Every line of the material below should be repeated exactly.
##############################
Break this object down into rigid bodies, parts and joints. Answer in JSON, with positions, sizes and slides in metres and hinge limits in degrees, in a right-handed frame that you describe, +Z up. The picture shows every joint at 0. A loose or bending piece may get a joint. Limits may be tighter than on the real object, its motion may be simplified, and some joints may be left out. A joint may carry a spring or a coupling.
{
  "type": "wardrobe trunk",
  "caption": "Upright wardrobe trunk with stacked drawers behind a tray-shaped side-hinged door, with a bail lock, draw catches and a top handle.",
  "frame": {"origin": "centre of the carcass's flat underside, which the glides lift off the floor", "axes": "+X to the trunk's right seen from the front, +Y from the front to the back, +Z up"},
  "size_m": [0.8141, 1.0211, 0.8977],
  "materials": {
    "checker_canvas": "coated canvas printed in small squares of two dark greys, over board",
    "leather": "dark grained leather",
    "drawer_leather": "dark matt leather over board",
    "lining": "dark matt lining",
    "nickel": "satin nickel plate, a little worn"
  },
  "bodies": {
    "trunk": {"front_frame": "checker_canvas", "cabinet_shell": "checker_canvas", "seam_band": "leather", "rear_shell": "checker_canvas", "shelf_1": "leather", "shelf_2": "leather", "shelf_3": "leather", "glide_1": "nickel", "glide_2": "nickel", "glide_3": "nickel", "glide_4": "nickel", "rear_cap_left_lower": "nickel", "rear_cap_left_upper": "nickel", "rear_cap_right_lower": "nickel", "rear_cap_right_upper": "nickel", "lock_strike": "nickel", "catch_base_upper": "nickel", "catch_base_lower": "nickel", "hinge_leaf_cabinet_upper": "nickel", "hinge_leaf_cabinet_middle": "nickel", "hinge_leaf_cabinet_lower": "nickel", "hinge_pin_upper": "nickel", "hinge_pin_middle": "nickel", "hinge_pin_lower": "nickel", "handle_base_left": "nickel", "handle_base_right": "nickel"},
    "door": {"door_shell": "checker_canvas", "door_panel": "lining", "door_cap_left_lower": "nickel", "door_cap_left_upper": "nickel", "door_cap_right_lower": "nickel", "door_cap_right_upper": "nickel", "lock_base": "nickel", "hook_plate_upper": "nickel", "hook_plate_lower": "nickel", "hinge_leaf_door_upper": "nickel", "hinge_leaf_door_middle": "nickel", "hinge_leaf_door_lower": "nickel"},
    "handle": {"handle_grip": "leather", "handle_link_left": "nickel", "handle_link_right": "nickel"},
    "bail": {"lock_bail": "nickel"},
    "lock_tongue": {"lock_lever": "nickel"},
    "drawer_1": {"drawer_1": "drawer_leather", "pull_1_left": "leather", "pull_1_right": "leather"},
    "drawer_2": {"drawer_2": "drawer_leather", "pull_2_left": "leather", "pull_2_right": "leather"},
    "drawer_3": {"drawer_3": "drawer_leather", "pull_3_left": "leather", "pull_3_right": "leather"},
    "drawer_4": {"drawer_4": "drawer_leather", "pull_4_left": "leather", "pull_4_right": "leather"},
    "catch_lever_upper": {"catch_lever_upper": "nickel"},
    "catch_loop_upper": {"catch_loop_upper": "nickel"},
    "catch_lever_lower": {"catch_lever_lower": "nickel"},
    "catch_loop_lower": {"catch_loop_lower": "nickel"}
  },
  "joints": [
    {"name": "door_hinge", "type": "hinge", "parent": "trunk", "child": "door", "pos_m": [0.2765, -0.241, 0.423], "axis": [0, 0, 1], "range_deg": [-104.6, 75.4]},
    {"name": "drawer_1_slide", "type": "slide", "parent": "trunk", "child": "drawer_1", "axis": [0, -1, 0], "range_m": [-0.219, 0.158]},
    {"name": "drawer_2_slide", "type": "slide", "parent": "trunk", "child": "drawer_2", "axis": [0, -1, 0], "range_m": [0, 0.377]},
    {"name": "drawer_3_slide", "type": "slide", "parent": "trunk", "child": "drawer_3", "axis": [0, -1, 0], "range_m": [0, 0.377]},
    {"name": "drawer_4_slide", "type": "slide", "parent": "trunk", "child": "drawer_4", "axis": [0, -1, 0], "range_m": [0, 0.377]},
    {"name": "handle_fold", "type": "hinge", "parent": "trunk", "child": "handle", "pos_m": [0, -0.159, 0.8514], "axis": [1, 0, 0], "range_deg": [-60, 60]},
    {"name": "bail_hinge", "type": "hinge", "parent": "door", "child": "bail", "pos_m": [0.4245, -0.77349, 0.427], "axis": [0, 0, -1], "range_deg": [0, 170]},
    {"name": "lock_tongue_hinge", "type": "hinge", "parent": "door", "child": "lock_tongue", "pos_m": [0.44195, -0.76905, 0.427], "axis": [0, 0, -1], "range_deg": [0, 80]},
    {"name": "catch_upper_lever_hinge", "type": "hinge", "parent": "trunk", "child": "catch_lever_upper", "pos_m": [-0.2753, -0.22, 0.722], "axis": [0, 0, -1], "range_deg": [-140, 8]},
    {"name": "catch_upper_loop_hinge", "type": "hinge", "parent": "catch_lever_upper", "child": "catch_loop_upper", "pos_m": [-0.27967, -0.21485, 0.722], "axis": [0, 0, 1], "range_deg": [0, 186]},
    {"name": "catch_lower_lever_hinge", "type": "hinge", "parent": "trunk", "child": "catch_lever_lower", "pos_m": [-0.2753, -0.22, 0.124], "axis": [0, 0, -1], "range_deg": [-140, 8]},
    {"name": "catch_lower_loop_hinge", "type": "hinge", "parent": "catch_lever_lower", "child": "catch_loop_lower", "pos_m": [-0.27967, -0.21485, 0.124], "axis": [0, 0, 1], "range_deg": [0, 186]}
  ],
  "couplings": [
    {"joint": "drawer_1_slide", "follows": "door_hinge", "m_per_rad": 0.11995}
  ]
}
##############################
*FINISHED TASK*
Break this object down into rigid bodies, parts and joints. Answer in JSON, with positions, sizes and slides in metres and hinge limits in degrees, in a right-handed frame that you describe, +Z up. The picture shows every joint at 0. A loose or bending piece may get a joint. Limits may be tighter than on the real object, its motion may be simplified, and some joints may be left out. A joint may carry a spring or a coupling.
{
  "type": "wardrobe trunk",
  "caption": "Upright wardrobe trunk with stacked drawers behind a tray-shaped side-hinged door, with a bail lock, draw catches and a top handle.",
  "frame": {"origin": "centre of the carcass's flat underside, which the glides lift off the floor", "axes": "+X to the trunk's right seen from the front, +Y from the front to the back, +Z up"},
  "size_m": [0.8141, 1.0211, 0.8977],
  "materials": {
    "checker_canvas": "coated canvas printed in small squares of two dark greys, over board",
    "leather": "dark grained leather",
    "drawer_leather": "dark matt leather over board",
    "lining": "dark matt lining",
    "nickel": "satin nickel plate, a little worn"
  },
  "bodies": {
    "trunk": {"front_frame": "checker_canvas", "cabinet_shell": "checker_canvas", "seam_band": "leather", "rear_shell": "checker_canvas", "shelf_1": "leather", "shelf_2": "leather", "shelf_3": "leather", "glide_1": "nickel", "glide_2": "nickel", "glide_3": "nickel", "glide_4": "nickel", "rear_cap_left_lower": "nickel", "rear_cap_left_upper": "nickel", "rear_cap_right_lower": "nickel", "rear_cap_right_upper": "nickel", "lock_strike": "nickel", "catch_base_upper": "nickel", "catch_base_lower": "nickel", "hinge_leaf_cabinet_upper": "nickel", "hinge_leaf_cabinet_middle": "nickel", "hinge_leaf_cabinet_lower": "nickel", "hinge_pin_upper": "nickel", "hinge_pin_middle": "nickel", "hinge_pin_lower": "nickel", "handle_base_left": "nickel", "handle_base_right": "nickel"},
    "door": {"door_shell": "checker_canvas", "door_panel": "lining", "door_cap_left_lower": "nickel", "door_cap_left_upper": "nickel", "door_cap_right_lower": "nickel", "door_cap_right_upper": "nickel", "lock_base": "nickel", "hook_plate_upper": "nickel", "hook_plate_lower": "nickel", "hinge_leaf_door_upper": "nickel", "hinge_leaf_door_middle": "nickel", "hinge_leaf_door_lower": "nickel"},
    "handle": {"handle_grip": "leather", "handle_link_left": "nickel", "handle_link_right": "nickel"},
    "bail": {"lock_bail": "nickel"},
    "lock_tongue": {"lock_lever": "nickel"},
    "drawer_1": {"drawer_1": "drawer_leather", "pull_1_left": "leather", "pull_1_right": "leather"},
    "drawer_2": {"drawer_2": "drawer_leather", "pull_2_left": "leather", "pull_2_right": "leather"},
    "drawer_3": {"drawer_3": "drawer_leather", "pull_3_left": "leather", "pull_3_right": "leather"},
    "drawer_4": {"drawer_4": "drawer_leather", "pull_4_left": "leather", "pull_4_right": "leather"},
    "catch_lever_upper": {"catch_lever_upper": "nickel"},
    "catch_loop_upper": {"catch_loop_upper": "nickel"},
    "catch_lever_lower": {"catch_lever_lower": "nickel"},
    "catch_loop_lower": {"catch_loop_lower": "nickel"}
  },
  "joints": [
    {"name": "door_hinge", "type": "hinge", "parent": "trunk", "child": "door", "pos_m": [0.2765, -0.241, 0.423], "axis": [0, 0, 1], "range_deg": [-104.6, 75.4]},
    {"name": "drawer_1_slide", "type": "slide", "parent": "trunk", "child": "drawer_1", "axis": [0, -1, 0], "range_m": [-0.219, 0.158]},
    {"name": "drawer_2_slide", "type": "slide", "parent": "trunk", "child": "drawer_2", "axis": [0, -1, 0], "range_m": [0, 0.377]},
    {"name": "drawer_3_slide", "type": "slide", "parent": "trunk", "child": "drawer_3", "axis": [0, -1, 0], "range_m": [0, 0.377]},
    {"name": "drawer_4_slide", "type": "slide", "parent": "trunk", "child": "drawer_4", "axis": [0, -1, 0], "range_m": [0, 0.377]},
    {"name": "handle_fold", "type": "hinge", "parent": "trunk", "child": "handle", "pos_m": [0, -0.159, 0.8514], "axis": [1, 0, 0], "range_deg": [-60, 60]},
    {"name": "bail_hinge", "type": "hinge", "parent": "door", "child": "bail", "pos_m": [0.4245, -0.77349, 0.427], "axis": [0, 0, -1], "range_deg": [0, 170]},
    {"name": "lock_tongue_hinge", "type": "hinge", "parent": "door", "child": "lock_tongue", "pos_m": [0.44195, -0.76905, 0.427], "axis": [0, 0, -1], "range_deg": [0, 80]},
    {"name": "catch_upper_lever_hinge", "type": "hinge", "parent": "trunk", "child": "catch_lever_upper", "pos_m": [-0.2753, -0.22, 0.722], "axis": [0, 0, -1], "range_deg": [-140, 8]},
    {"name": "catch_upper_loop_hinge", "type": "hinge", "parent": "catch_lever_upper", "child": "catch_loop_upper", "pos_m": [-0.27967, -0.21485, 0.722], "axis": [0, 0, 1], "range_deg": [0, 186]},
    {"name": "catch_lower_lever_hinge", "type": "hinge", "parent": "trunk", "child": "catch_lever_lower", "pos_m": [-0.2753, -0.22, 0.124], "axis": [0, 0, -1], "range_deg": [-140, 8]},
    {"name": "catch_lower_loop_hinge", "type": "hinge", "parent": "catch_lever_lower", "child": "catch_loop_lower", "pos_m": [-0.27967, -0.21485, 0.124], "axis": [0, 0, 1], "range_deg": [0, 186]}
  ],
  "couplings": [
    {"joint": "drawer_1_slide", "follows": "door_hinge", "m_per_rad": 0.11995}
  ]
}